◆ **Data section**:

════════════════════

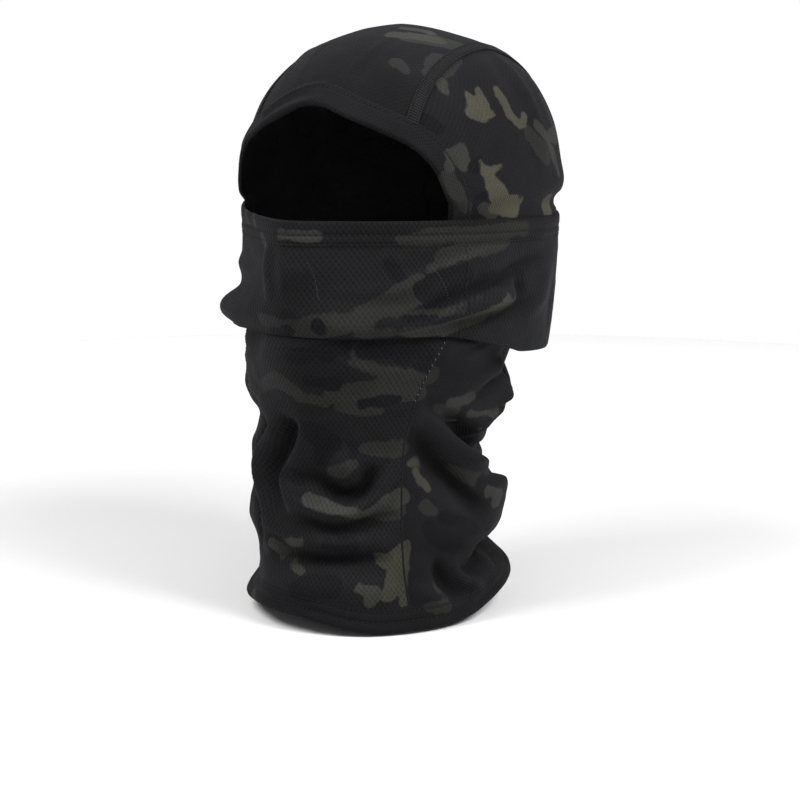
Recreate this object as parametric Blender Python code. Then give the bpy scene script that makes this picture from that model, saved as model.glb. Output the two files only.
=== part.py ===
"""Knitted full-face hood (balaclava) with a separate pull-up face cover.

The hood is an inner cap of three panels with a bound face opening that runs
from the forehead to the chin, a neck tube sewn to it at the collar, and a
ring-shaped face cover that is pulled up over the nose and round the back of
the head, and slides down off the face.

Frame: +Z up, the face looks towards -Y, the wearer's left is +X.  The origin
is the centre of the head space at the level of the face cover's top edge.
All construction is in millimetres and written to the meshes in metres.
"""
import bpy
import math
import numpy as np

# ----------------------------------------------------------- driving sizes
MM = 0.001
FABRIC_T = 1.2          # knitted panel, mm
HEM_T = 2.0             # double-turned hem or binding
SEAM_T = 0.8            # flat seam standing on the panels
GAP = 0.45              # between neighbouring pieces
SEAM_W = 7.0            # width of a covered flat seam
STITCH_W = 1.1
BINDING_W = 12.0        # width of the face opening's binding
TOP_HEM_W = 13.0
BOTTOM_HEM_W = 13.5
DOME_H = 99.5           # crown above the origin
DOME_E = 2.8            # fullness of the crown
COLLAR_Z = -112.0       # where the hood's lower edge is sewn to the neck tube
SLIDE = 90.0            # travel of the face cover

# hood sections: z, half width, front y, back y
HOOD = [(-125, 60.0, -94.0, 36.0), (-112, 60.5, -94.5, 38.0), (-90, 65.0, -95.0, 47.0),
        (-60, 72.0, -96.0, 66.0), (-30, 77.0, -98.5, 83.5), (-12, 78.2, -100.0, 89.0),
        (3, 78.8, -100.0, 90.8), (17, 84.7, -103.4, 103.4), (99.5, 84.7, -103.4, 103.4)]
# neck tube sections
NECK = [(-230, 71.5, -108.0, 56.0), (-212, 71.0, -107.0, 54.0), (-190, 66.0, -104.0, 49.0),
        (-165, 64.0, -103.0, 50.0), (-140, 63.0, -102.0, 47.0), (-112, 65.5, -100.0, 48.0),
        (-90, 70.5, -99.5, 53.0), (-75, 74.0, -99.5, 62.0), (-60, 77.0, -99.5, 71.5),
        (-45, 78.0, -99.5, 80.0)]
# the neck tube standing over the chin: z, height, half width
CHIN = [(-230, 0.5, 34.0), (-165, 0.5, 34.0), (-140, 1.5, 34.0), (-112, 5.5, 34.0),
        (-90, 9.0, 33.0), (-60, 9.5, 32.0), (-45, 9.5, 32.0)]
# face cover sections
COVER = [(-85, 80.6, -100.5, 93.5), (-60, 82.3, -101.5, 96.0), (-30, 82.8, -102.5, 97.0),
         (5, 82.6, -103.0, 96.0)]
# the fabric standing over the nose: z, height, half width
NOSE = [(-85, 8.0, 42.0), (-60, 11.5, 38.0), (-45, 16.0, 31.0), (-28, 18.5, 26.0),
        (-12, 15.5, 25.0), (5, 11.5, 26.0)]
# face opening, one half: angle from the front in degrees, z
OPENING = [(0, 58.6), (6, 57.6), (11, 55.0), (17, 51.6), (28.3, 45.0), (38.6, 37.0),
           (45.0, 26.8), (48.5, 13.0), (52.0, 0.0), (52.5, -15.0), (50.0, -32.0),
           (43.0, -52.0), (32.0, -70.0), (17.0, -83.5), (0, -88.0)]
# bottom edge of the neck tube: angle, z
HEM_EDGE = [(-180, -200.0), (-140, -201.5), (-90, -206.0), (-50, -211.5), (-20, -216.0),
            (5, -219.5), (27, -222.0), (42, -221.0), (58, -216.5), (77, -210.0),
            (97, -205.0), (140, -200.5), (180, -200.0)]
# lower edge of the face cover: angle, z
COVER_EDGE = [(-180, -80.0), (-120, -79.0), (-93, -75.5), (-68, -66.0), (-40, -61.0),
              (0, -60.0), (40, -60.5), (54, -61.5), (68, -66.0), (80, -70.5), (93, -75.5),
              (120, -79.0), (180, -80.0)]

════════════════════

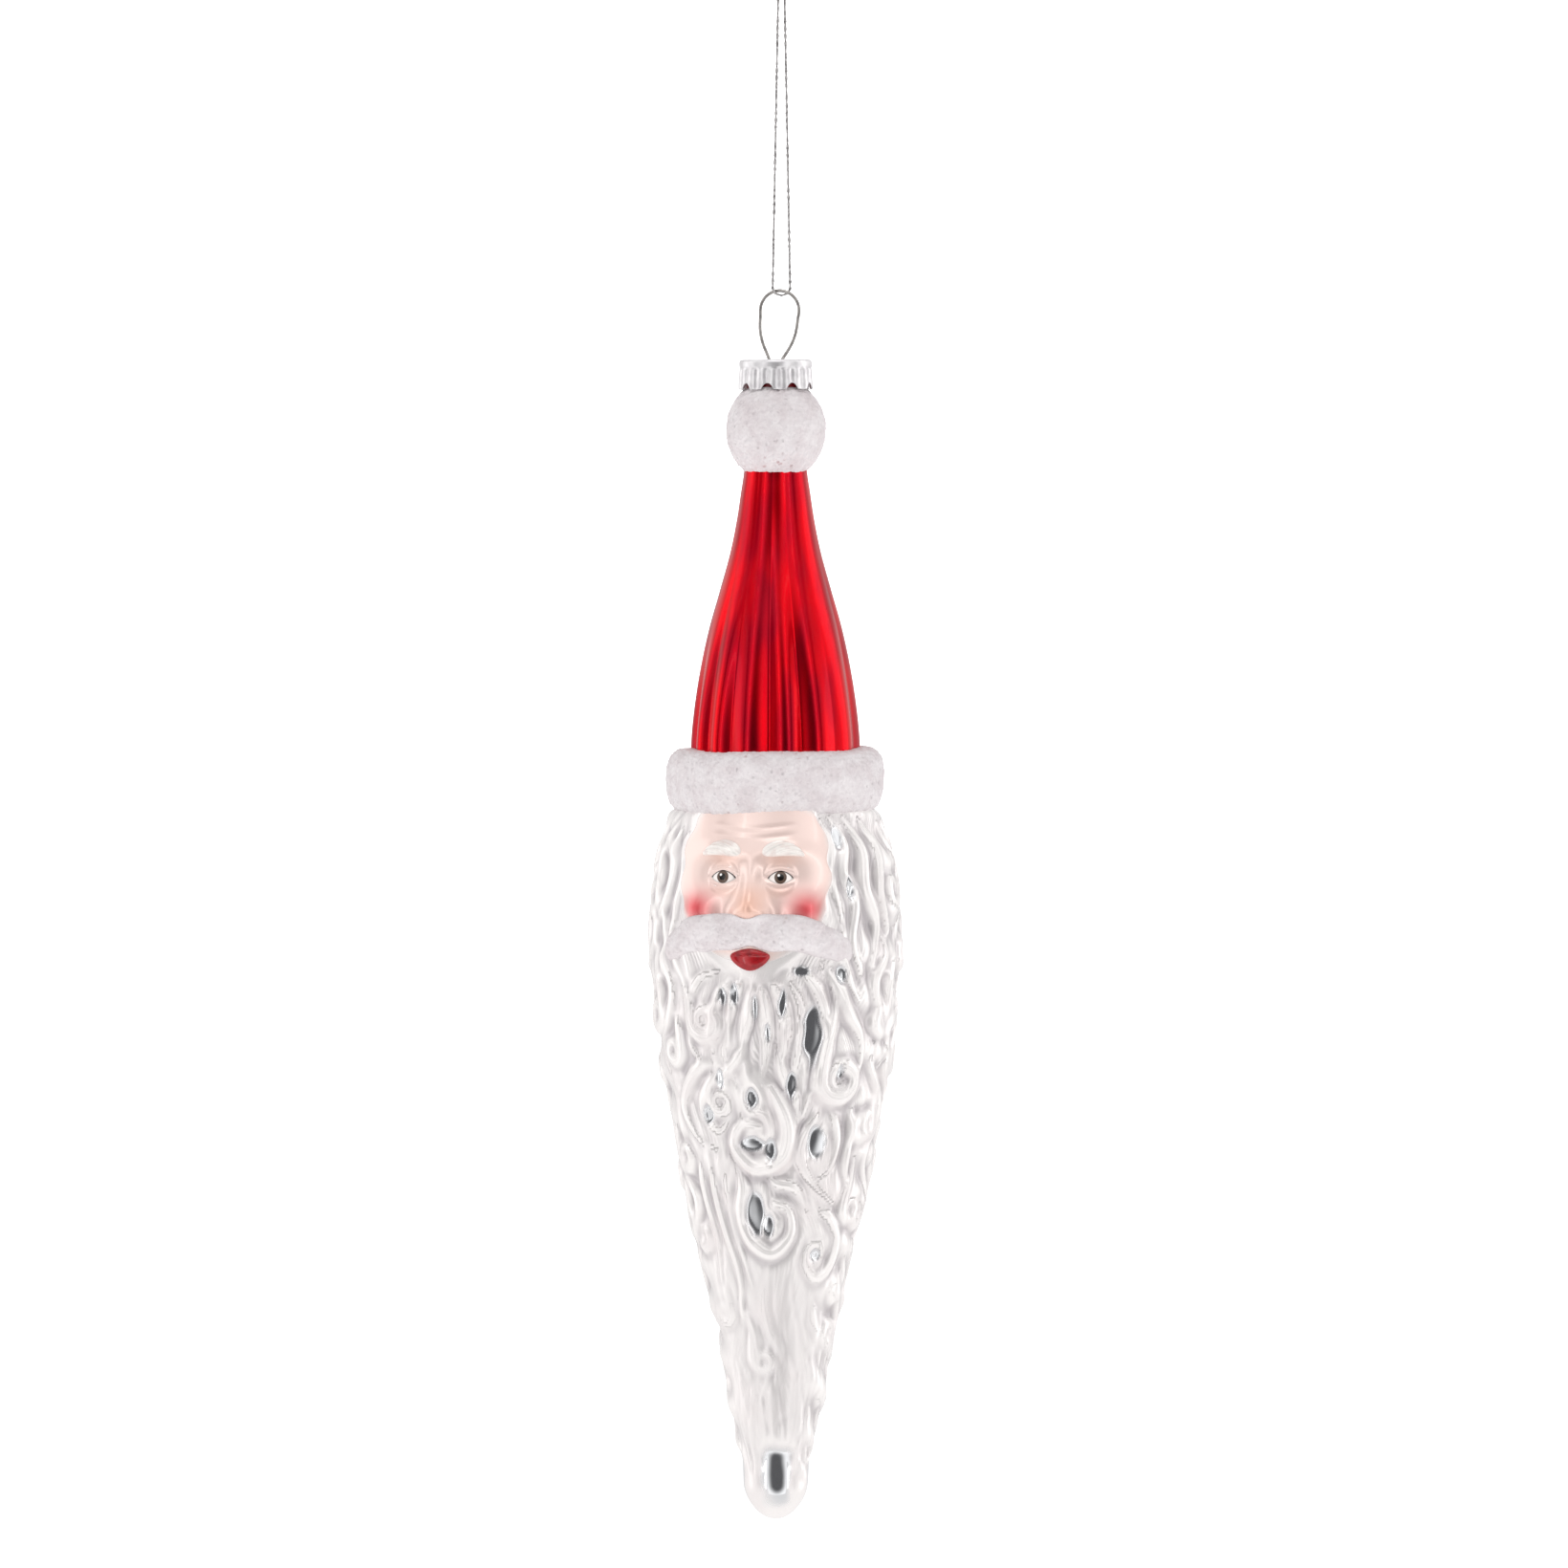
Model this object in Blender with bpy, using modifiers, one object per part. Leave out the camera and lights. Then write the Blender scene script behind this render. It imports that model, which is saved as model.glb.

════════════════════

◆ **Task requirements**: Your task is to quote exactly the lines beginning with the one that contains "Recreate this object" and ending with the one that contains "import numpy as np", with nothing left out or added.

◆ **Output below**:
Recreate this object as parametric Blender Python code. Then give the bpy scene script that makes this picture from that model, saved as model.glb. Output the two files only.
=== part.py ===
"""Knitted full-face hood (balaclava) with a separate pull-up face cover.

The hood is an inner cap of three panels with a bound face opening that runs
from the forehead to the chin, a neck tube sewn to it at the collar, and a
ring-shaped face cover that is pulled up over the nose and round the back of
the head, and slides down off the face.

Frame: +Z up, the face looks towards -Y, the wearer's left is +X.  The origin
is the centre of the head space at the level of the face cover's top edge.
All construction is in millimetres and written to the meshes in metres.
"""
import bpy
import math
import numpy as np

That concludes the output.